Los trágicos acontecimientos referidos no son,
de ninguna manera, hechos aislados. Hace menos de un mes, 25 personas fallecieron
en un atentado dinamitero registrado en Jalalabad contra la sede de una
organización no gubernamental extranjera; a principios de julio,
dos desconocidos asesinaron, en el centro de Kabul, al vicepresidente Abdul
Qadir; en abril se llevó a cabo, también en Jalalabad, un
intento de homicidio contra el ministro de Defensa, Mohamed Fahim, en el
que murieron cuatro civiles y más de 50 resultaron heridos; en febrero,
en el aeropuerto de la capital, fue ultimado el ministro de Turismo y Aviación
Civil, Abdul Rahman.
No es fácil determinar si algunos de esos actos
de violencia, o todos ellos, son consecuencia de los eternos ajustes de
cuentas en la coalición de mafias y de señores de la guerra
que Washington impuso como grupo gobernante en Kabul, o bien si se trata
del accionar de Al Qaeda, como sostienen los propios ocupantes estadunidenses.

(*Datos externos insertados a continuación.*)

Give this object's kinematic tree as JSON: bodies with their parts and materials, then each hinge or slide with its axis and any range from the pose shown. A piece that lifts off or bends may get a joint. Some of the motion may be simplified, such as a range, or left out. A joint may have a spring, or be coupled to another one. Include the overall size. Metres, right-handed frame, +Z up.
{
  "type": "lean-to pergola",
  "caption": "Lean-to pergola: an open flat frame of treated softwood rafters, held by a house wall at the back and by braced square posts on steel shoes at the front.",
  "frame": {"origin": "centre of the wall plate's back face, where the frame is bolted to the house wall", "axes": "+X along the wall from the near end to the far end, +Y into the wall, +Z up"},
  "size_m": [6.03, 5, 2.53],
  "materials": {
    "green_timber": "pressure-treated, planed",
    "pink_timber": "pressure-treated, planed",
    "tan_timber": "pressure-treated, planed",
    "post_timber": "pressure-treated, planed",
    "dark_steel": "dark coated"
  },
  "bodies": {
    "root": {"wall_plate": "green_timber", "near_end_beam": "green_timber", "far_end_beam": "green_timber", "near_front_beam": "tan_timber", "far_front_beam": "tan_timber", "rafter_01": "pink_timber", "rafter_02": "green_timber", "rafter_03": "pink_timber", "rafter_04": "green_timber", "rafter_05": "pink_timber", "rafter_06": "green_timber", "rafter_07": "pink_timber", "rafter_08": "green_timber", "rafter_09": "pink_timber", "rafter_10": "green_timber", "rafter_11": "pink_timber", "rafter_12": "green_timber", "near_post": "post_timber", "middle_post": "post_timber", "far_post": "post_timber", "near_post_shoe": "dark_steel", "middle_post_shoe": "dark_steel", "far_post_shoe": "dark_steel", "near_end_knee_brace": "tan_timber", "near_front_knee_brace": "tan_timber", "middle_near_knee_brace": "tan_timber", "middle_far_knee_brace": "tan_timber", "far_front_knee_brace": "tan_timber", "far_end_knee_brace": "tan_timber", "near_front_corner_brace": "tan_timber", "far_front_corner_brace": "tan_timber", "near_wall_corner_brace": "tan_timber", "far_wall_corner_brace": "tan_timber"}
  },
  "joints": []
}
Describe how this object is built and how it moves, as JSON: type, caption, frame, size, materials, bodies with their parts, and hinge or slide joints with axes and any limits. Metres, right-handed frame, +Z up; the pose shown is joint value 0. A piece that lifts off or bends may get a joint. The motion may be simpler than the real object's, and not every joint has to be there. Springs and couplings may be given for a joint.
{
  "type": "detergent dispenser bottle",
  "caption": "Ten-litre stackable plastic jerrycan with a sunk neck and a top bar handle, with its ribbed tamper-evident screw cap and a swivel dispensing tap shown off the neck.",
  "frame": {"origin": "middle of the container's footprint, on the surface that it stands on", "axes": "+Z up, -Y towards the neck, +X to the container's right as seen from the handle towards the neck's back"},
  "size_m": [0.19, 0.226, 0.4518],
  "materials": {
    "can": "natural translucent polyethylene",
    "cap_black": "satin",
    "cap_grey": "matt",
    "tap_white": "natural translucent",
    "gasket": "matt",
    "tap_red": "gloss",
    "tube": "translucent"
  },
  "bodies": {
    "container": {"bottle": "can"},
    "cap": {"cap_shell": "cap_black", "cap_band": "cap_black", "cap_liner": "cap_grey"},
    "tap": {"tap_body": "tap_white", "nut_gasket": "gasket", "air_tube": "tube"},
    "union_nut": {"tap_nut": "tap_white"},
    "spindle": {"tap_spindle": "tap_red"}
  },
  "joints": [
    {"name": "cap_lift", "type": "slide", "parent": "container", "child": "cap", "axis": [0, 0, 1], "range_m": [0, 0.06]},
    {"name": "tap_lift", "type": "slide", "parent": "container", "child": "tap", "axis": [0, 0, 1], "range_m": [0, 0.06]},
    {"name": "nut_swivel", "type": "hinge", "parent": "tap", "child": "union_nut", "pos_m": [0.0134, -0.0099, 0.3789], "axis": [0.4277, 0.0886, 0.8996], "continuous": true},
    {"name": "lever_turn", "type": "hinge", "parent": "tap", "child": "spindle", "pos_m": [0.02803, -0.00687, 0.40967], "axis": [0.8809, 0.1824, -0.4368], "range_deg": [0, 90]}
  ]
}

Pero el saldo de la incursión estadunidense del año pasado
contra Afganistán es, por donde quiera que se le vea, un sangriento
desastre: ya sea porque la Casa Blanca y el Pentágono pusieron al
frente del país asiático a una alianza de pandillas incapaces
de ponerse de acuerdo entre sí, ya sea porque la satanizada Al Qaeda
sigue actuando, a pesar de los miles de toneladas de bombas lanzadas contra
sus sedes por la fuerza aérea de Washington, a pesar de la sangrienta
guerra en la que murieron cientos o miles de civiles afganos, y a pesar
de los miles de efectivos estadunidenses que patrullan el territorio afgano
y que se ocupan incluso de la seguridad del títere Karzai. Hoy,
las potencias occidentales, lejos de haber resuelto un problema de seguridad,
como lo pretendió Washington, tienen en Afganistán un renovado
avispero y un caldo de cultivo de nuevas amenazas. No hay que olvidar,
a este respecto, que Al Qaeda, Osama Bin Laden y los talibán fueron
originalmente financiados, armados y entrenados por la CIA para que combatieran
la ocupación soviética en Afganistán en los años
setenta y ochenta.
Cabe suponer que los aliados de Estados Unidos han tenido
en mente este resultado atroz de la invasión de Afganistán
cuando han expresado sus reticencias a participar en una nueva aventura,
esta vez en Irak, para deponer a Saddam Hussein. Ayer mismo, el presidente
George W. Bush reiteró su empecinamiento y convocó a la sociedad
estadunidense y a los aliados europeos a "enfrentar hoy las amenazas contra
nuestra seguridad antes de que sea demasiado tarde", en referencia a un
ataque contra el país árabe. Los cruentos sucesos de ayer
en Afganistán indican que la peor amenaza contra la paz mundial
y contra la estabilidad en la región no procede de los hipotéticos
ejercicios nucleares del dictador iraquí sino de la terquedad estadunidense
por apoderarse, manu militari, de toda la zona.